TIMEP: Germany has one of the most expansive legal frameworks that allow for cases of this type to be heard. France also has a number of active cases. Do you expect that Germany and France will continue to be leaders in this space, and what role, if any, do both countries’ structural investigations play? Separately, what other countries have a hospitable framework for extraterritorial and/or universal jurisdiction and may be potential hosts for this form of legal action?

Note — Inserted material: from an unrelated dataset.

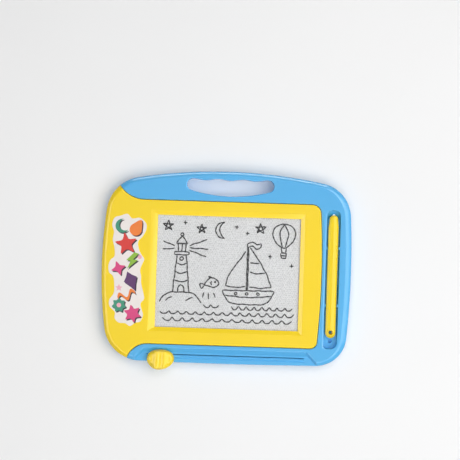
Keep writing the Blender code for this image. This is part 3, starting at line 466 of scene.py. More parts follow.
@dataclass(frozen=True)
class RoundEdge:
    """The turn from a wall to a face: a quarter round at power 1, and flatter up to a bevel at 2."""

    width: float
    height: float
    power: float = 1

    def at(self, share: float) -> tuple[float, float]:
        """Inset and drop at a share of the way from the wall to the face.

        Args:
            share: Share of the way.

        Returns:
            The inset and the drop.
        """
        angle = min(share, 1) * QUARTER
        across, up = max(math.cos(angle), 0) ** self.power, math.sin(angle) ** self.power
        return self.width * (1 - across), self.height * (1 - up)

    def drop(self, inset: float) -> float:
        """How far the edge lies under the face at an inset from the wall."""
        share = min(max(1 - inset / self.width, 0), 1)
        return self.height * (1 - (1 - share ** (2 / self.power)) ** (self.power / 2))

    def rings(self, along: Iterable[float], outline: Callable[[float], Points], face: float,
              way: int = -1) -> list[Points]:
        """Rings along the edge.

        Args:
            along: Shares of the way from the wall to the face.
            outline: Gives the plan at an inset.
            face: Height of the face.
            way: -1 where the edge drops from the face, 1 where it rises.

        Returns:
            One ring for each share.
        """
        return [lifted(outline(inset), face + way * drop) for inset, drop in map(self.at, along)]


def shares(count: int) -> list[float]:
    """Even shares from 0 to 1 in count steps."""
    return [step / count for step in range(count + 1)]


def lifted(points: Iterable[Vector], level: float) -> Points:
    """Plane points placed at one height."""
    return [Vector((point.x, point.y, level)) for point in points]


def resampled(path: Points, count: int) -> Points:
    """An open path with count evenly spaced points, both ends kept.

    Args:
        path: The path.
        count: How many points it gets.

    Returns:
        The points.
    """
    lengths = [0.0]
    for first, second in zip(path, path[1:]):
        lengths.append(lengths[-1] + (second - first).length)
    points, index = [], 0
    for share in shares(count - 1):
        target = lengths[-1] * share
        while index < len(path) - 2 and lengths[index + 1] < target:
            index += 1
        span = max(lengths[index + 1] - lengths[index], 1e-12)
        points.append(path[index].lerp(path[index + 1], (target - lengths[index]) / span))
    return points


def place_on(loop: Points, point: Vector) -> float:
    """Where a closed path passes nearest a point, as an index with a fraction.

    Args:
        loop: The closed path.
        point: The point near it.

    Returns:
        The index of the nearest place, with a fraction.
    """
    best = (math.inf, 0.0)
    for index, start in enumerate(loop):
        end = loop[(index + 1) % len(loop)]
        share = intersect_point_line(point.to_3d(), start.to_3d(), end.to_3d())[1]
        share = min(max(share, 0), 1)
        best = min(best, ((point - start.lerp(end, share)).length, index + share))
    return best[1]


def run_between(loop: Points, start: Vector, end: Vector, count: int) -> Points:
    """The part of a closed path from one of its points to another, resampled to count points.

    Args:
        loop: The closed path.
        start: Where the part starts.
        end: Where it ends.
        count: How many points it gets.

    Returns:
        The points.
    """
    first, last = place_on(loop, start), place_on(loop, end)
    if last < first:
        last += len(loop)
    inner = [loop[index % len(loop)] for index in range(math.floor(first) + 1, math.ceil(last))]
    return resampled([start, *inner, end], count)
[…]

PK: As you rightly mentioned, Germany and France probably have the most active ongoing investigations. For the time being, it also seems likely to remain this way. This also has to do with these countries receiving a high number of refugees. Therefore there is a lot of information and evidence present. But also, these countries have high functioning war crimes units, which is one of the main prerequisites for these investigations to go ahead. And so I do think that for the next couple of years having investigations take place in Germany and France will remain a trend.

We are now working in some of these other investigations, there are other countries, especially in Europe, that can possibly play a more active role, and I hope they will do that. Most notably Norway, Sweden, and Austria, where we as ECCHR have filed complaints because we strongly believe that their laws permit investigations to go ahead and allow for the issuing of arrest warrants against high level perpetrators. In addition, the role these countries always claim for themselves politically, internationally, namely to promote human rights really demands that these countries become more active in leading investigations.

So I do hope that we see other countries join these efforts. Because really universal jurisdiction requires a piecemeal approach. It’s kind of like a big puzzle. And any country that has the possibility should really live up to his responsibility and find a piece of the puzzle that fits to contribute to the larger international effort.